PROBLEM STATEMENT: The answer should be a single number: how many lines of the entries below hold the word "axes".

Records contained in a dataset
● ● ● ● ● ● ●
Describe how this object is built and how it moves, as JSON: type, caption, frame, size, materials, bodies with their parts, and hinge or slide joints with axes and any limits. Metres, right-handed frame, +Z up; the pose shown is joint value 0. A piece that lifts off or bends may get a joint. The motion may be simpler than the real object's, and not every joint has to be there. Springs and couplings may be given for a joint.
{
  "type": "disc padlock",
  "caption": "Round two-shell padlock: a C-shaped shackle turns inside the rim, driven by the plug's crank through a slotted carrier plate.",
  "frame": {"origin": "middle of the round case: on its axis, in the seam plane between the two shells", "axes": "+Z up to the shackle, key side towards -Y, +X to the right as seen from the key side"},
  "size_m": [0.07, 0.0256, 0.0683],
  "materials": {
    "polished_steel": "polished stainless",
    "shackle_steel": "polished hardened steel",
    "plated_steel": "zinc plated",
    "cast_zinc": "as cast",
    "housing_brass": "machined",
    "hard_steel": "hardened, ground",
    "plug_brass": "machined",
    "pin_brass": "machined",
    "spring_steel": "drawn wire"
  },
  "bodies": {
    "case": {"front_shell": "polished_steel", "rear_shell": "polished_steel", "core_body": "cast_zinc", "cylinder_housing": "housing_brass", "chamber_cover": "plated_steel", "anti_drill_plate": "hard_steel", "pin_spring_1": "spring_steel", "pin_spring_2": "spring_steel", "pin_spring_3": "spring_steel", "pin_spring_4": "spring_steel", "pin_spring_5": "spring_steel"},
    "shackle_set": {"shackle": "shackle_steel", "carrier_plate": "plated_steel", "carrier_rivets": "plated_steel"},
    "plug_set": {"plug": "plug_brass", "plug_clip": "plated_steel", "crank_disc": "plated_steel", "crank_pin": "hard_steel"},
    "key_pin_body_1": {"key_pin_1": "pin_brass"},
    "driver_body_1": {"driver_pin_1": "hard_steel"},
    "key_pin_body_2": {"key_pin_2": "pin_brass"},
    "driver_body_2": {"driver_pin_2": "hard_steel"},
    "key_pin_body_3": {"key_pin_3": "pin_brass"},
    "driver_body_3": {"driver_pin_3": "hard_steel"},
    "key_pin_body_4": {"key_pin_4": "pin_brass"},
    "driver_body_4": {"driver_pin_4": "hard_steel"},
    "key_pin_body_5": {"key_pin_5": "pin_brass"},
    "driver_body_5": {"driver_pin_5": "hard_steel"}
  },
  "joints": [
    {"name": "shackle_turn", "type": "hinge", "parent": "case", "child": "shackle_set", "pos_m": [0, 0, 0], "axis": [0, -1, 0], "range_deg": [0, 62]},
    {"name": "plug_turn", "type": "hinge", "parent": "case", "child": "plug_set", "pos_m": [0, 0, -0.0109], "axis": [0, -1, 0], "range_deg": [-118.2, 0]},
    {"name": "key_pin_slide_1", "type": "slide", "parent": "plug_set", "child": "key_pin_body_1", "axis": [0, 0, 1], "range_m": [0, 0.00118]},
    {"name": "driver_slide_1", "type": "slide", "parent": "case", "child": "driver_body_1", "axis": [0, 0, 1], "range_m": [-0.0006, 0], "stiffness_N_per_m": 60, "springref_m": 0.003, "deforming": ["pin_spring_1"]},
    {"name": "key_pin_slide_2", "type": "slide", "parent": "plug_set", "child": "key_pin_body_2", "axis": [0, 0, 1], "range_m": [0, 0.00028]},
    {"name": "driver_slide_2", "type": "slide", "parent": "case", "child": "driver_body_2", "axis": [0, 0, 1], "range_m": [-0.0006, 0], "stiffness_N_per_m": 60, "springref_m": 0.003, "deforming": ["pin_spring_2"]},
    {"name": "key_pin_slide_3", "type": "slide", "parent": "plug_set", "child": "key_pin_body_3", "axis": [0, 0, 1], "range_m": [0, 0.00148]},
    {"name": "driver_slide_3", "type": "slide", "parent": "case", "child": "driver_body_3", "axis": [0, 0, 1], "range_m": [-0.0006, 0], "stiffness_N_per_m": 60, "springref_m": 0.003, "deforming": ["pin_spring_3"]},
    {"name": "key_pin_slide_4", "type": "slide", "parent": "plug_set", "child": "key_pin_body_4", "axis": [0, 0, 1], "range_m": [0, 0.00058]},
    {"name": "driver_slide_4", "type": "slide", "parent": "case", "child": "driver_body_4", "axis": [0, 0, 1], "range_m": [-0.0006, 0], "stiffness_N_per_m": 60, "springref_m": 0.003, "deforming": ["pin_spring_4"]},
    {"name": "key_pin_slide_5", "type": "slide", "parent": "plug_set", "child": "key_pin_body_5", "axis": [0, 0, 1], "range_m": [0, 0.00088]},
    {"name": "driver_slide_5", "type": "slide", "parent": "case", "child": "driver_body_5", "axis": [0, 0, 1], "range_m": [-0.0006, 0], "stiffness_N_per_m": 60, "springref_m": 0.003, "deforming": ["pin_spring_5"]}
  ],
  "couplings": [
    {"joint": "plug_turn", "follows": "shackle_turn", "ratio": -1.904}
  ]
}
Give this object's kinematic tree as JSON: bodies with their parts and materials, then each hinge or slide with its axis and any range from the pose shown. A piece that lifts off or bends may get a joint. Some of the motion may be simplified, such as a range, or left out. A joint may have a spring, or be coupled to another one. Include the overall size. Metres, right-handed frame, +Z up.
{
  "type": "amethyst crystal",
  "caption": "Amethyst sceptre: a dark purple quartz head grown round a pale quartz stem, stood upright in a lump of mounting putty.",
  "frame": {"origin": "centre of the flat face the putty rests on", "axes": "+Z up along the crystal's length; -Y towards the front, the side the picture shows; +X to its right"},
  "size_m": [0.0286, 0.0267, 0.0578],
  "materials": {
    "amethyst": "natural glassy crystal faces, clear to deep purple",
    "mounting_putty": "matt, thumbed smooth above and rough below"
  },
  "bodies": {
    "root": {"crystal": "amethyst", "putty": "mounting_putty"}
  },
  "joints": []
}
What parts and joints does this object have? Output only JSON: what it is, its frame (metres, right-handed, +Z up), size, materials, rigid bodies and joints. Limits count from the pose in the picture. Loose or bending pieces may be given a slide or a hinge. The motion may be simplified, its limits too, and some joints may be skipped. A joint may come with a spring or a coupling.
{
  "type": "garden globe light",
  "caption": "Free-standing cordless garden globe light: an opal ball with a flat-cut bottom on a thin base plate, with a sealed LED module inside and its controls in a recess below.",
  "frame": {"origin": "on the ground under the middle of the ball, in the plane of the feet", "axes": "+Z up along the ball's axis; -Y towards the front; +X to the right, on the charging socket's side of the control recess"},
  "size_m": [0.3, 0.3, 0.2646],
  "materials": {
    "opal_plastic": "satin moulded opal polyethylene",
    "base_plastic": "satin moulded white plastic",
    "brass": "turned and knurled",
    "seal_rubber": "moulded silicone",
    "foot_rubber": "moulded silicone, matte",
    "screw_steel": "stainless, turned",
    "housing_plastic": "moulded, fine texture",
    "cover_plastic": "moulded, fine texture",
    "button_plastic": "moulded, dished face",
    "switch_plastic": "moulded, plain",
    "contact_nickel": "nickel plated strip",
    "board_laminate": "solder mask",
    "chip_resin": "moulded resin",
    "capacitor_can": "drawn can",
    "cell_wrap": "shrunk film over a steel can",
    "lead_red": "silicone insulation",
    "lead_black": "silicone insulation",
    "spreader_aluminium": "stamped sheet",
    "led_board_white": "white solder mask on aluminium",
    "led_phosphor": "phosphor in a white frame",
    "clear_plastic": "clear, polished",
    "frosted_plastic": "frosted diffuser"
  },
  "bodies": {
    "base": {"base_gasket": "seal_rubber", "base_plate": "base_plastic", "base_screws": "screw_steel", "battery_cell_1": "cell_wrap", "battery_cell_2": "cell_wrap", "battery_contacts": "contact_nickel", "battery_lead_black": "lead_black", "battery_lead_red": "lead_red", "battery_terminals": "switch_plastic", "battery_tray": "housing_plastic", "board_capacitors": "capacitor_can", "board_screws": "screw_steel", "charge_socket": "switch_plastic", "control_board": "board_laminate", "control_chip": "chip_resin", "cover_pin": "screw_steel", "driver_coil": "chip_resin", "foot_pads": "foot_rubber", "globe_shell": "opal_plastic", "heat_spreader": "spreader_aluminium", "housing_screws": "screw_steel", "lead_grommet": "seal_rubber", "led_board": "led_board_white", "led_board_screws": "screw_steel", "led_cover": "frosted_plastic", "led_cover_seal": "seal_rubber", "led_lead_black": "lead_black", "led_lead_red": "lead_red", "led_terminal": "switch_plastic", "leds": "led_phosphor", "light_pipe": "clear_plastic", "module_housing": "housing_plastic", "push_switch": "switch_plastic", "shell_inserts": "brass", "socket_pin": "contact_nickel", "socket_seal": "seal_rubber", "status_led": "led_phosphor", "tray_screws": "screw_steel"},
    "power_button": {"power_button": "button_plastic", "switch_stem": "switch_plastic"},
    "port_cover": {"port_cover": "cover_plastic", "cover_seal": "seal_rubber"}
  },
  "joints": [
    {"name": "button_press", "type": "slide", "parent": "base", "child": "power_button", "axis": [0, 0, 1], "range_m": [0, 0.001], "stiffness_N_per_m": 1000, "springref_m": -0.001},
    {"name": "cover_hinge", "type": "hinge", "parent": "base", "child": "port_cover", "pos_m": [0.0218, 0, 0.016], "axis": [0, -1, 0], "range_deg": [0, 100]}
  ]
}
● ● ● ● ● ● ●
SOLUTION FOR THIS EXERCISE: 4